■ **THE EXERCISE**: Copy out all of the data below with no alterations.

■ **DATA SHOWN**:
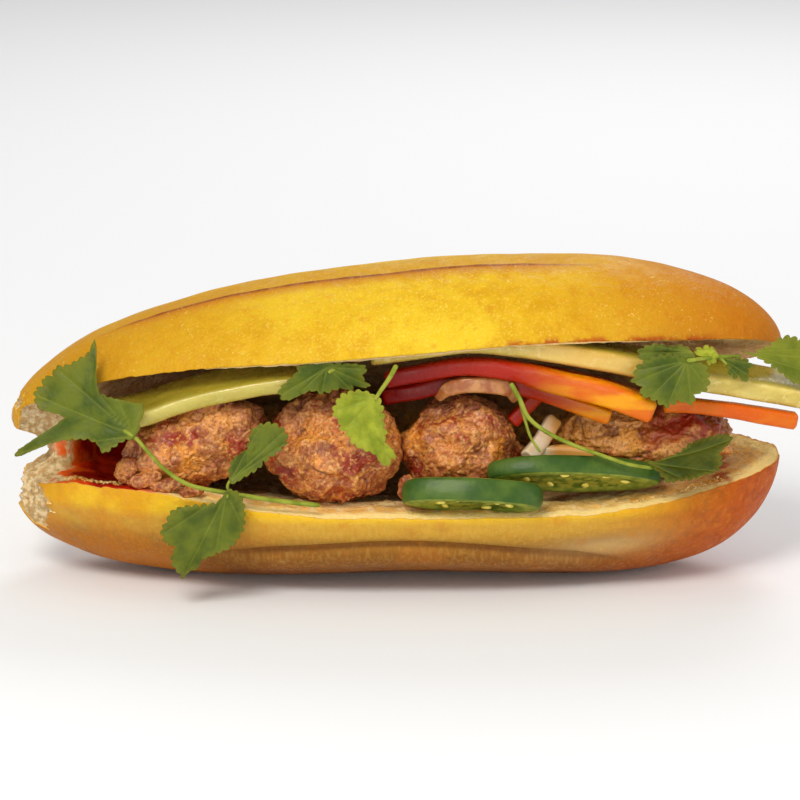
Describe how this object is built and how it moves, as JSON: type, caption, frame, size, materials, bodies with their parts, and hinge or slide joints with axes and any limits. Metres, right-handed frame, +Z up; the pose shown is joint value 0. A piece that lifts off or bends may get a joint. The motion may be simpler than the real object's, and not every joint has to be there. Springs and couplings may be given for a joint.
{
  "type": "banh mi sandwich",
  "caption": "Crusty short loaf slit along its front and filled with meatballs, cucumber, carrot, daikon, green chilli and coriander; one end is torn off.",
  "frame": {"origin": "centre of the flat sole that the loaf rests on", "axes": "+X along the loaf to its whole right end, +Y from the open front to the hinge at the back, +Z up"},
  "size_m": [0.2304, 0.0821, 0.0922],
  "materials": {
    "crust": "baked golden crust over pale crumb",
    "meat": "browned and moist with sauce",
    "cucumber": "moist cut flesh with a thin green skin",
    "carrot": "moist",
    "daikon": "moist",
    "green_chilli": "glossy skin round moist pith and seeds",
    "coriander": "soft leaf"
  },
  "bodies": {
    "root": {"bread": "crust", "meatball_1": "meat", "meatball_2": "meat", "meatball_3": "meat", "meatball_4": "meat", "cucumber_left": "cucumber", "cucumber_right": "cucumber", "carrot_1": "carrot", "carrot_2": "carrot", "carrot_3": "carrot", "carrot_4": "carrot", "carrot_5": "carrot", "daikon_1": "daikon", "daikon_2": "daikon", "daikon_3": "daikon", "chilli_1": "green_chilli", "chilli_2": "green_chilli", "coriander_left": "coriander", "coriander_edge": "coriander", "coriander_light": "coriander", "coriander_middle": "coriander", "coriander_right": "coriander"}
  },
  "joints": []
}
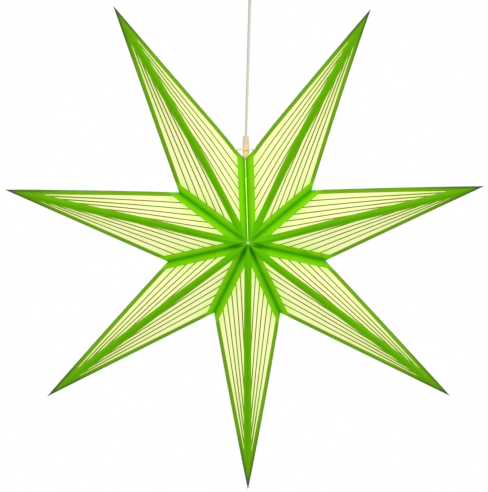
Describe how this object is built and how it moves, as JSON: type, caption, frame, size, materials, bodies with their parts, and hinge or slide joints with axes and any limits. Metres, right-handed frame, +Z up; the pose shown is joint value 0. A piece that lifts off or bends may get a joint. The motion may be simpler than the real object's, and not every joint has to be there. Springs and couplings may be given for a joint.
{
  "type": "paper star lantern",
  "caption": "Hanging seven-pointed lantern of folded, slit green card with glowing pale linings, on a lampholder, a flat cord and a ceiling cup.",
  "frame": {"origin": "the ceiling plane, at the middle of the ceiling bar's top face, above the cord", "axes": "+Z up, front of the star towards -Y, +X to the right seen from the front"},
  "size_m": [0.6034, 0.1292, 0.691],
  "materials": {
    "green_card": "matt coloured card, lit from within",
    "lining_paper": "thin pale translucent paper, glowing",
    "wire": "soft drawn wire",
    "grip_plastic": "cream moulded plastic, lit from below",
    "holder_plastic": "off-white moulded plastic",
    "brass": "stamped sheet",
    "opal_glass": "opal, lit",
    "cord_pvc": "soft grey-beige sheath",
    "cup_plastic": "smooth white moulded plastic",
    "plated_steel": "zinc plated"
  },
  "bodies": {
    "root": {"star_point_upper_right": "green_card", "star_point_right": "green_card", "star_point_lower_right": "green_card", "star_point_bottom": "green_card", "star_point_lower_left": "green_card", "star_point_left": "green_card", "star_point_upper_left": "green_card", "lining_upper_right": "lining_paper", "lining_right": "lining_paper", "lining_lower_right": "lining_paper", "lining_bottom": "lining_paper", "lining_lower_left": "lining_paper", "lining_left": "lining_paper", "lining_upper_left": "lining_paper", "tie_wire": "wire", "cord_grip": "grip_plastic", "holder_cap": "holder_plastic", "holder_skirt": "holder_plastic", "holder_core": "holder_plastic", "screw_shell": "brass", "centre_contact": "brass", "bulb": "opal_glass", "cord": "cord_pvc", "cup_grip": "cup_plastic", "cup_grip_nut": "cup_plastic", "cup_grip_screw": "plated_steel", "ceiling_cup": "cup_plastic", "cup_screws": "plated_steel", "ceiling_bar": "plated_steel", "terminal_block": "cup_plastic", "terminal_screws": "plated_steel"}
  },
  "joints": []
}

■ **REPLY**:
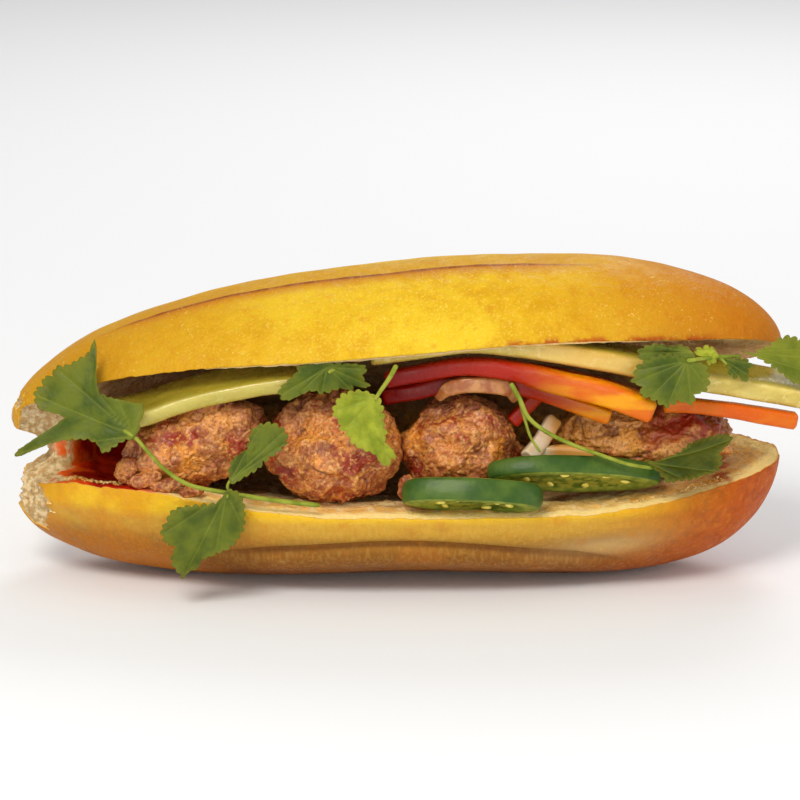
Describe how this object is built and how it moves, as JSON: type, caption, frame, size, materials, bodies with their parts, and hinge or slide joints with axes and any limits. Metres, right-handed frame, +Z up; the pose shown is joint value 0. A piece that lifts off or bends may get a joint. The motion may be simpler than the real object's, and not every joint has to be there. Springs and couplings may be given for a joint.
{
  "type": "banh mi sandwich",
  "caption": "Crusty short loaf slit along its front and filled with meatballs, cucumber, carrot, daikon, green chilli and coriander; one end is torn off.",
  "frame": {"origin": "centre of the flat sole that the loaf rests on", "axes": "+X along the loaf to its whole right end, +Y from the open front to the hinge at the back, +Z up"},
  "size_m": [0.2304, 0.0821, 0.0922],
  "materials": {
    "crust": "baked golden crust over pale crumb",
    "meat": "browned and moist with sauce",
    "cucumber": "moist cut flesh with a thin green skin",
    "carrot": "moist",
    "daikon": "moist",
    "green_chilli": "glossy skin round moist pith and seeds",
    "coriander": "soft leaf"
  },
  "bodies": {
    "root": {"bread": "crust", "meatball_1": "meat", "meatball_2": "meat", "meatball_3": "meat", "meatball_4": "meat", "cucumber_left": "cucumber", "cucumber_right": "cucumber", "carrot_1": "carrot", "carrot_2": "carrot", "carrot_3": "carrot", "carrot_4": "carrot", "carrot_5": "carrot", "daikon_1": "daikon", "daikon_2": "daikon", "daikon_3": "daikon", "chilli_1": "green_chilli", "chilli_2": "green_chilli", "coriander_left": "coriander", "coriander_edge": "coriander", "coriander_light": "coriander", "coriander_middle": "coriander", "coriander_right": "coriander"}
  },
  "joints": []
}
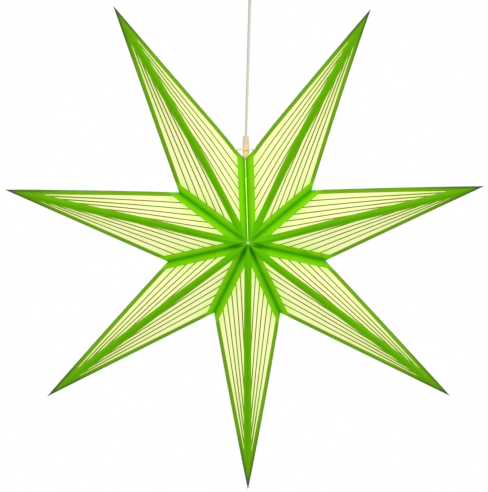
Describe how this object is built and how it moves, as JSON: type, caption, frame, size, materials, bodies with their parts, and hinge or slide joints with axes and any limits. Metres, right-handed frame, +Z up; the pose shown is joint value 0. A piece that lifts off or bends may get a joint. The motion may be simpler than the real object's, and not every joint has to be there. Springs and couplings may be given for a joint.
{
  "type": "paper star lantern",
  "caption": "Hanging seven-pointed lantern of folded, slit green card with glowing pale linings, on a lampholder, a flat cord and a ceiling cup.",
  "frame": {"origin": "the ceiling plane, at the middle of the ceiling bar's top face, above the cord", "axes": "+Z up, front of the star towards -Y, +X to the right seen from the front"},
  "size_m": [0.6034, 0.1292, 0.691],
  "materials": {
    "green_card": "matt coloured card, lit from within",
    "lining_paper": "thin pale translucent paper, glowing",
    "wire": "soft drawn wire",
    "grip_plastic": "cream moulded plastic, lit from below",
    "holder_plastic": "off-white moulded plastic",
    "brass": "stamped sheet",
    "opal_glass": "opal, lit",
    "cord_pvc": "soft grey-beige sheath",
    "cup_plastic": "smooth white moulded plastic",
    "plated_steel": "zinc plated"
  },
  "bodies": {
    "root": {"star_point_upper_right": "green_card", "star_point_right": "green_card", "star_point_lower_right": "green_card", "star_point_bottom": "green_card", "star_point_lower_left": "green_card", "star_point_left": "green_card", "star_point_upper_left": "green_card", "lining_upper_right": "lining_paper", "lining_right": "lining_paper", "lining_lower_right": "lining_paper", "lining_bottom": "lining_paper", "lining_lower_left": "lining_paper", "lining_left": "lining_paper", "lining_upper_left": "lining_paper", "tie_wire": "wire", "cord_grip": "grip_plastic", "holder_cap": "holder_plastic", "holder_skirt": "holder_plastic", "holder_core": "holder_plastic", "screw_shell": "brass", "centre_contact": "brass", "bulb": "opal_glass", "cord": "cord_pvc", "cup_grip": "cup_plastic", "cup_grip_nut": "cup_plastic", "cup_grip_screw": "plated_steel", "ceiling_cup": "cup_plastic", "cup_screws": "plated_steel", "ceiling_bar": "plated_steel", "terminal_block": "cup_plastic", "terminal_screws": "plated_steel"}
  },
  "joints": []
}